I wanted to get your thoughts on a RUT put spread I sold yesterday [Jan 11].

A few weeks ago I sold a RUT call spread with the intention of selling
a put spread to complete the iron condor at a later date. Shortly after,
though, RUT jumped more than 20 points in less than 2 weeks and I never
got around to selling the put spread.

Monday afternoon, I became concerned that good earnings
reports could skyrocket the indices and I'd have to take a loss on my
call spread and roll it. To hedge myself, I desperately sold a put
spread for much less than I felt it was worth in the closing minutes (I
had to lower my ask price several times before it finally sold).

Do you feel it was worth selling that put spread for less than I
felt it was worth in order to balance my call spread before earnings?

Andy

***

This is not an unusual story.  Even traders with the best plans can have trouble sticking with those plans when a small (hopefully it's small) sense of panic is felt.

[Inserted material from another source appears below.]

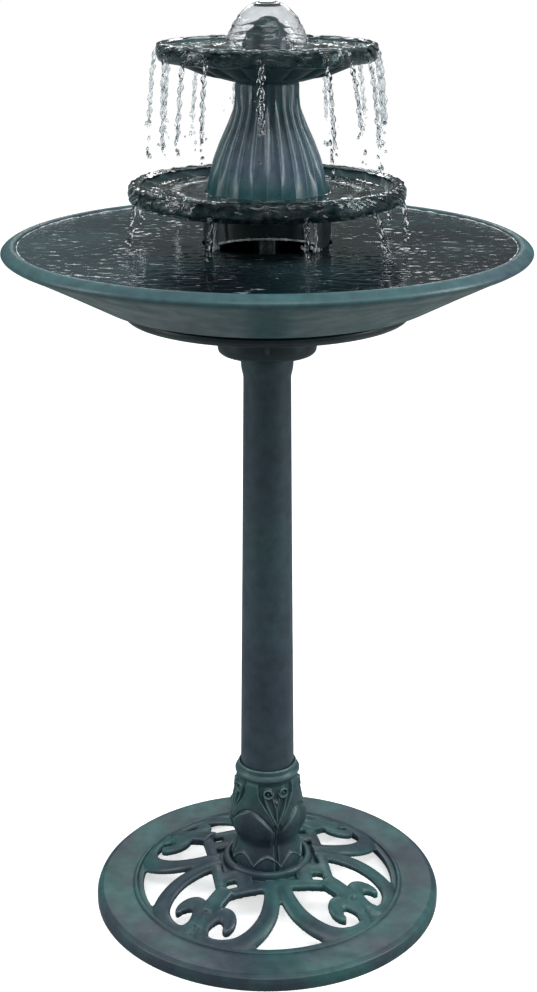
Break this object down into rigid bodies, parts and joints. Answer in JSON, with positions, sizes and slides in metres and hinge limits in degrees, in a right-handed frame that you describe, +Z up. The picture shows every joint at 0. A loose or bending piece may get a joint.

1) My biggest concern with your question is not the dilemma you state, but the phrase: 'I'd have to take a loss on my
call spread and roll it.'

a) You do NOT have to roll it.

b) Exiting with a loss is a perfectly acceptable risk management technique.  I hope you believe that this is true.

c) Rolling is a fine alternative when one condition is met.  It's a simple condition, but important.  DO NOT ROLL unless you like the new position and prefer to have the position in your portfolio.  If that condition is not met, simply exit (or otherwise adjust) and wait until you find a position you do want to own before making the trade.  As a constant roller (over a period of years) I finally woke up one day and recognized the serious errors I was making by rolling a position in an attempt to prevent a loss. 

The loss cannot be 'prevented.'  It has already occurred.  It is not essential to get back to even on this trade.  Take the loss and make money on a good trade when you find it.

2) Ask yourself this question:  If your fear is a rapidly rising index, how much extra protection did you get when selling the put spread?  Not very much, was it?  If you had been able to get a better price – perhaps even the price you thought it was worth, would those extra dimes have made a meaningful difference?

I understand that you had not yet sold any put spreads, so this was not a trade that doubled your downside risk.  But it gave you downside risk when you had none.

My answer to your question is: No.  It was worth neither the risk nor the potential reward (of course, if you collected $4 for a 10-point spread, that makes a difference.  I'm assuming you sold a spread for not too many bucks.)

3) From my perspective, it's not that you sold the spread for less than fair value that's the problem.  If the sale is a good idea, those extra dimes do not matter that much. 

But this was not a trade you needed.  It was a trade you felt you wanted.

That raises these questions:  Are you truly comfortable legging into iron condors?  Would you be better off selling the second leg as soon as you are filled on the first leg?  Or better yet, why not just trade the whole iron condor in a single order?  You may miss out on some good legs, but please ask yourself – the only person who knows the answer – whether you make enough on the good legs to make up for all those times you never get to sell the second leg – or even worse, sell it at a poor time.

My guess is that you will be better off if you forget the legs. Especially call legs.  If you are wrong and the market rises, the IV decrease makes selling a put spread much more difficult.

4) There are many adjustment methods available to a trader.  As usual, I'm not trying to tell you which is best, but I have a strong belief that the worst possible adjustment is the sale of more options to collect some cash.  I know this is a popular strategy and that some traders love it.  But perhaps there is more to their methodology than I am aware.

The cash collected is seldom enough to  provide the needed protection.  Thus, if that 'adjustment' trade works, you gain little.  And if the market reverses, you did not receive sufficient compensation for the additional risk.

5) Sometimes it's necessary to take the loss and move on.  It may not be easy to know when that time has arrived, but your upset stomach, queasiness, and general discomfort, along with a possible inability to sleep will tell you when your position sucks.